Священники, прибывшие с князем, собирали народ и наставляли его в вере. Наконец Владимир объявил в Киеве, чтобы все жители явились на берег Днепра для принятия крещения, и назначил день для этого. Киевляне не стали противиться воле князя, рассудив, что государь не принял бы новую веру, не будь она лучше прежней. В назначенный день множество народа собралось у воды. Сюда явился и Владимир с пастырями. Все киевляне вошли в реку кто по шею, кто по грудь, малые дети были на руках у взрослых. Священники на берегу читали молитвы, а князь Владимир, объятый восторгом, поднял руки к небу и молился за своих подданных, призывая Господа благословить новых чад своих.

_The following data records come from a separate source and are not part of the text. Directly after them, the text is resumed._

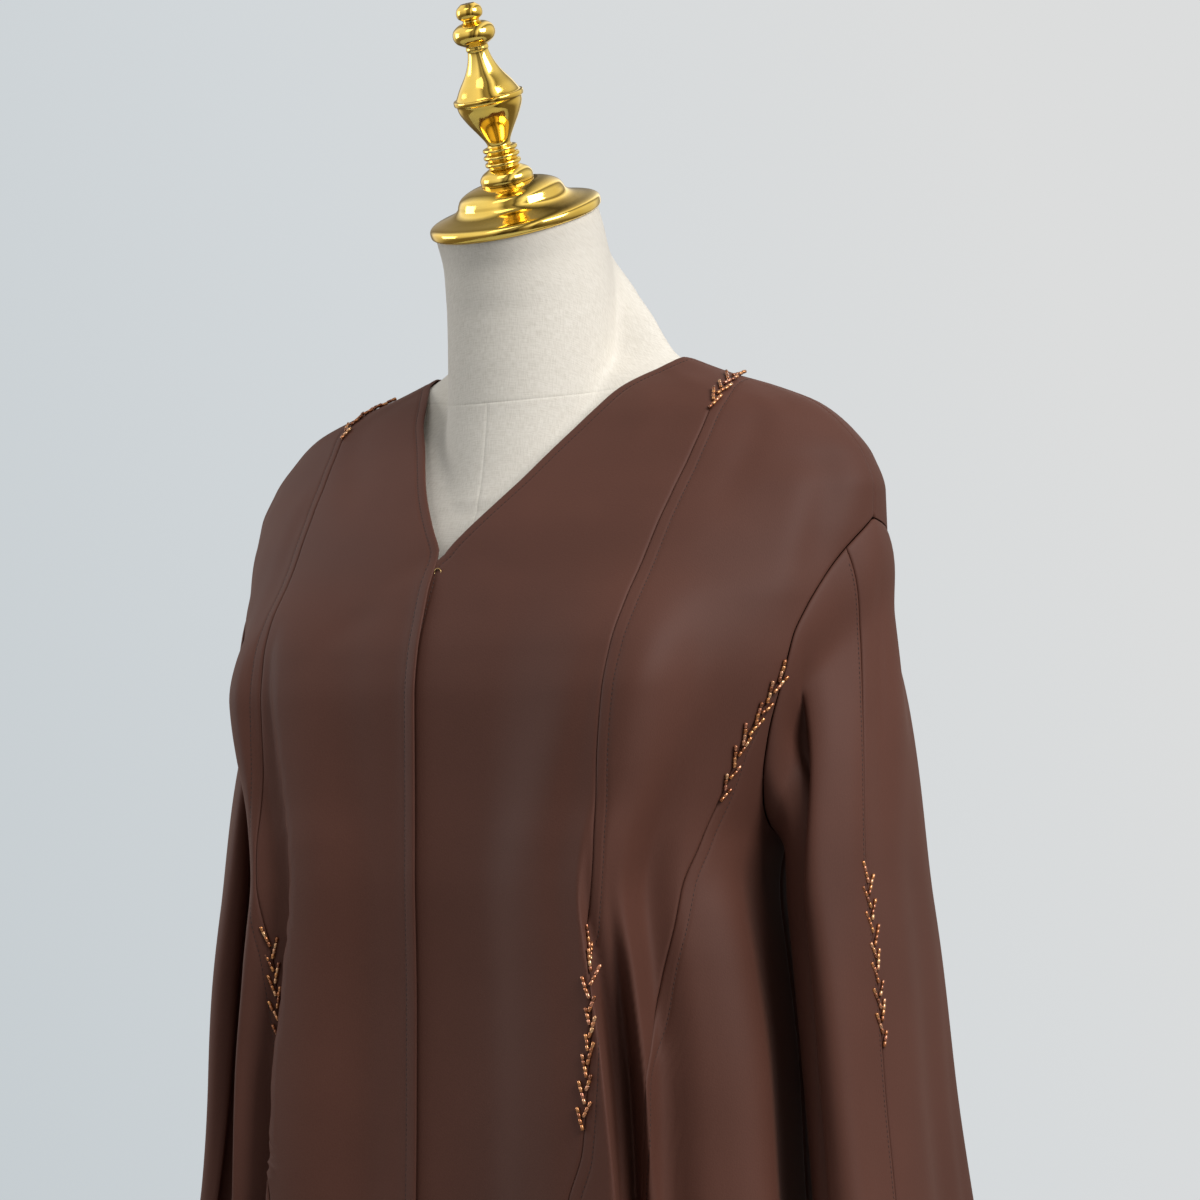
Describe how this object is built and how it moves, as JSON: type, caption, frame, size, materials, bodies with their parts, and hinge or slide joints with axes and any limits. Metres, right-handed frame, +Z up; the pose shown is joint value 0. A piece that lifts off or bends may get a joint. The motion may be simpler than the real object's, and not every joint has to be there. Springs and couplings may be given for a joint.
{
  "type": "abaya cloak on a dress form stand",
  "caption": "Long open-front abaya cloak of dark brown crepe with beaded seams, worn on a limbless linen dress form with a gold finial, on a round-based stand",
  "frame": {"origin": "on the floor, under the middle of the stand's base", "axes": "+Z up; -Y the way the wearer faces; +X the wearer's left"},
  "size_m": [0.7284, 0.5701, 1.6824],
  "materials": {
    "crepe": "satin-matt dark brown crepe",
    "linen": "off-white woven linen cover",
    "gold": "polished gold plating",
    "steel": "plated wire"
  },
  "bodies": {
    "root": {"back": "crepe", "finial": "gold", "form_torso": "linen", "front_center_left": "crepe", "front_center_right": "crepe", "front_hook": "steel", "front_side_left": "crepe", "front_side_right": "crepe", "neck_cap": "gold", "side_panel_left": "crepe", "side_panel_right": "crepe", "sleeve_back_left": "crepe", "sleeve_back_right": "crepe", "sleeve_front_left": "crepe", "sleeve_front_right": "crepe", "stand_base": "gold", "stand_pole": "gold"}
  },
  "joints": []
}
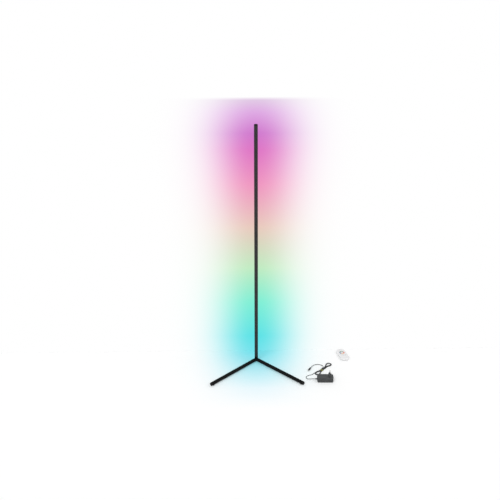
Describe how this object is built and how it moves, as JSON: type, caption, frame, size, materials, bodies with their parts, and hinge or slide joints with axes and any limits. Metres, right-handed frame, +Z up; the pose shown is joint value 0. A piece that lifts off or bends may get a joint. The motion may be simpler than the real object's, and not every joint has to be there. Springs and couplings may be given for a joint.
{
  "type": "corner floor lamp",
  "caption": "Slim round-tube corner floor lamp: tall mast on two splayed floor legs, light strip down its back, with plug-in power adapter, tied cord and touch remote.",
  "frame": {"origin": "on the floor, in the middle of the corner foot's underside, under the mast's axis", "axes": "+Z up along the mast; +Y away from the legs, the way the light strip faces; +X to the right seen from the front"},
  "size_m": [0.817, 0.3609, 1.4],
  "materials": {
    "mast_anodised": "satin",
    "leg_paint": "matte",
    "corner_metal": "matte",
    "black_plastic": "satin",
    "foot_rubber": "matte",
    "spigot_metal": "satin",
    "screw_steel": "satin",
    "diffuser_silicone": "satin",
    "tape_white": "satin",
    "led_phosphor": "satin",
    "board_green": "satin",
    "wire_red": "satin",
    "wire_white": "satin",
    "socket_plastic": "satin",
    "pin_nickel": "gloss",
    "adapter_plastic": "satin",
    "transformer_core": "matte",
    "capacitor_sleeve": "satin",
    "sink_metal": "satin",
    "cord_jacket": "satin",
    "tie_plastic": "satin",
    "remote_plastic": "gloss",
    "wheel_print": "gloss",
    "cell_jacket": "gloss",
    "contact_steel": "polished"
  },
  "bodies": {
    "lamp": {"corner_connector": "corner_metal", "mast_lower_section": "mast_anodised", "mast_middle_section": "mast_anodised", "mast_upper_section": "mast_anodised", "lower_joint_spigot": "spigot_metal", "upper_joint_spigot": "spigot_metal", "mast_cap": "black_plastic", "left_leg_tube": "leg_paint", "left_leg_cap": "black_plastic", "right_leg_tube": "leg_paint", "right_leg_cap": "black_plastic", "corner_foot": "foot_rubber", "left_foot": "foot_rubber", "right_foot": "foot_rubber", "mast_screws": "screw_steel", "leg_screws": "screw_steel", "diffuser": "diffuser_silicone", "led_tape": "tape_white", "led_chips": "led_phosphor", "controller_board": "board_green", "supply_wire": "wire_red", "feed_wire": "wire_white", "dc_socket": "socket_plastic", "dc_socket_pin": "pin_nickel"},
    "power_adapter": {"adapter_base": "adapter_plastic", "adapter_cover": "adapter_plastic", "mains_pins": "pin_nickel", "adapter_board": "board_green", "transformer": "transformer_core", "smoothing_capacitor": "capacitor_sleeve", "heat_sink": "sink_metal", "cord_gland": "cord_jacket", "cord_hank": "cord_jacket", "cord_to_hank": "cord_jacket", "cord_to_plug": "cord_jacket", "cable_tie": "tie_plastic", "dc_plug_body": "cord_jacket", "dc_plug_barrel": "pin_nickel"},
    "remote": {"remote_front": "remote_plastic", "colour_wheel": "wheel_print", "remote_back": "remote_plastic", "remote_screws": "screw_steel", "touch_board": "board_green", "left_cell": "cell_jacket", "right_cell": "cell_jacket", "cell_plates": "contact_steel", "cell_springs": "contact_steel"},
    "battery_door": {"battery_door": "remote_plastic"}
  },
  "joints": [
    {"name": "adapter_lift", "type": "slide", "parent": "lamp", "child": "power_adapter", "axis": [0, 0, 1], "range_m": [0, 0.15]},
    {"name": "remote_lift", "type": "slide", "parent": "lamp", "child": "remote", "axis": [0, 0, 1], "range_m": [0, 0.15]},
    {"name": "battery_door_slide", "type": "slide", "parent": "remote", "child": "battery_door", "axis": [0.1959, -0.9806, 0], "range_m": [0, 0.045]}
  ]
}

Крещение князя Владимира и Руси состоялось в 988 году. После Киева и его окрестностей святая вера была распространена в Новгороде, Ростове и Суздальской земле. В Новгород князь послал митрополита Михаила. В Суздаль же и другие города путешествовал вместе с ним и сам князь. Повсюду повелел Владимир крестить народ, ниспровергать языческие требища, изничтожать идолов, а на месте их рубить церкви – согласно древнему христианскому обычаю воздвигать храмы на развалинах языческих святилищ или на крови святых мучеников. Следуя этому правилу, в Киеве князь Владимир построил храм святого Василия Великого на холме, где находился жертвенник Перуна, а на месте мученической кончины святых варягов-мучеников заложил каменный храм Успения Пресвятой Богородицы, призванный стать местом служения митрополита Киевского и всея Руси, первопрестольным храмом Русской Церкви. Этот храм строился пять лет, был богато украшен настенной фресковой живописью, крестами, иконами и священными сосудами, привезенными из Корсуня. Тогда же Владимир пожаловал Церкви десятину, почему и храм Успения Пресвятой Богородицы, ставший центром общерусского сбора церковной десятины, нарекли Десятинным.

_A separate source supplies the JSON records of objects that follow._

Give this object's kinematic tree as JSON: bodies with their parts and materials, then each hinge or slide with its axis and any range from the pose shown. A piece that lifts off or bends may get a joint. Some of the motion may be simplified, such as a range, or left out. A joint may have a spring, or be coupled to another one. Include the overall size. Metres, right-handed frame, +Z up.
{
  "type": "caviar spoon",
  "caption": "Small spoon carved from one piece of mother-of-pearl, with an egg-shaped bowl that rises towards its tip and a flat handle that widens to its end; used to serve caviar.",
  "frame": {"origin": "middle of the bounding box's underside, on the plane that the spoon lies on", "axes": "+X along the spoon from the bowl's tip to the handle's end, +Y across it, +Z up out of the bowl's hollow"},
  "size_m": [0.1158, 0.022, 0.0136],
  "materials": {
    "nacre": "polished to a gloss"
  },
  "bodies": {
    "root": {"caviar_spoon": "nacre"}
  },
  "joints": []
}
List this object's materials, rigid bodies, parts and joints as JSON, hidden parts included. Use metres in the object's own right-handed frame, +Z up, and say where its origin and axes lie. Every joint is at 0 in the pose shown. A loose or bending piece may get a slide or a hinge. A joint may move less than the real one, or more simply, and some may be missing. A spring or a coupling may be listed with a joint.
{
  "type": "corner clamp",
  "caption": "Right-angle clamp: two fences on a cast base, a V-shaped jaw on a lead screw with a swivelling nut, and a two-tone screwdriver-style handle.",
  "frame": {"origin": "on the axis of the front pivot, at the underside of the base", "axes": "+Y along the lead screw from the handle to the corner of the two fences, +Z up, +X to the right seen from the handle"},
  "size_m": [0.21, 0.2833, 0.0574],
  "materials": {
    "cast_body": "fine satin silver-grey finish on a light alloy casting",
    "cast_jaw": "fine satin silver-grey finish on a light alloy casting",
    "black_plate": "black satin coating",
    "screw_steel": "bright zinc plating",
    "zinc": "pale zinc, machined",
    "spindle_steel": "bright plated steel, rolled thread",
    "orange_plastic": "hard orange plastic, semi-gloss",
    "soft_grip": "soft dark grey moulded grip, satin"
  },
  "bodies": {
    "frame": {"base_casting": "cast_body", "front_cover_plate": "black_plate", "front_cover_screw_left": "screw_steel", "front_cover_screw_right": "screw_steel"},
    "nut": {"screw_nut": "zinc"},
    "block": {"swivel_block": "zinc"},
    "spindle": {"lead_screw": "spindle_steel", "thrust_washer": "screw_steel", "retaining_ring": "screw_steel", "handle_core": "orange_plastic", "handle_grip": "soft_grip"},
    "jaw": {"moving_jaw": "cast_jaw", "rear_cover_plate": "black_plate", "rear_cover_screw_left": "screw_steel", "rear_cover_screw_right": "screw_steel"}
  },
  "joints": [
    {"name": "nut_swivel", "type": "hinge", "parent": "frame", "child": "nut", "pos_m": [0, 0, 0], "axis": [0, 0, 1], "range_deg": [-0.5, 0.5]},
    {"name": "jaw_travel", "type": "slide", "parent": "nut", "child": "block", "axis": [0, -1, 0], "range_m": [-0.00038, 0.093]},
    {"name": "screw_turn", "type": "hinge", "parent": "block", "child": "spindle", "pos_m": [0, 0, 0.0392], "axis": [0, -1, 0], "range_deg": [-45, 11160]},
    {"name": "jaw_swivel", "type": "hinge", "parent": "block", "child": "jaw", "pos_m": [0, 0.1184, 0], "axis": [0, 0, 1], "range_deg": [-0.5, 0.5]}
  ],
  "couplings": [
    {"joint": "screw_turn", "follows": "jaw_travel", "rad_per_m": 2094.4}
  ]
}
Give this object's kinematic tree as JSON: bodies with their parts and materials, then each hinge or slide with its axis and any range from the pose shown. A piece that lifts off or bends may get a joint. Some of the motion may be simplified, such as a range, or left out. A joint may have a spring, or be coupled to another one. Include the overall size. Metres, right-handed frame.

С Десятинной церковью и епископом Анастасом связывают начало русского летописания. При ней были составлены житие святой Ольги и сказание о варягах-мучениках в их первоначальном виде, а также «Слово о том, како крестися Владимир возмя Корсунь» и житие святых мучеников Бориса и Глеба.
Для распространения и утверждения веры нужны были ученые люди, нужны были и школы для их обучения. Поэтому Владимир и митрополит Михаил, также впоследствии причисленный к лику святых, «начаша от отцов и матерей взимати младые дети и давати в училище учитися грамоте». Такое же училище устроил в Новгороде Иоаким Корсунянин, первый епископ Новгородский, были они и в других городах.
Сыновья Владимира также ревностно заботились о введении и распространении христианской веры в своих уделах. Отсюда же она шла далее и далее по пределам земли Русской.
Святой Владимир твердой рукой сдерживал на рубежах врагов, строил города и крепости, в том числе «засечную черту» – первую в русской истории линию оборонительных пунктов против кочевников-печенегов, заселяя их «новгородцами, смольнянами, чудью и вятичами…». Однако он воевал не только мечом. Христианизация и миссионерство использовались столь же деятельно.
Эпоха святого Владимира была ключевым периодом для государственного становления православной Руси. Объединение славянских земель и оформление государственных границ державы Рюриковичей происходили в напряженной духовной и политической борьбе с соседними племенами и государствами. Крещение Руси от православной Византии было важнейшим шагом ее государственного самоопределения.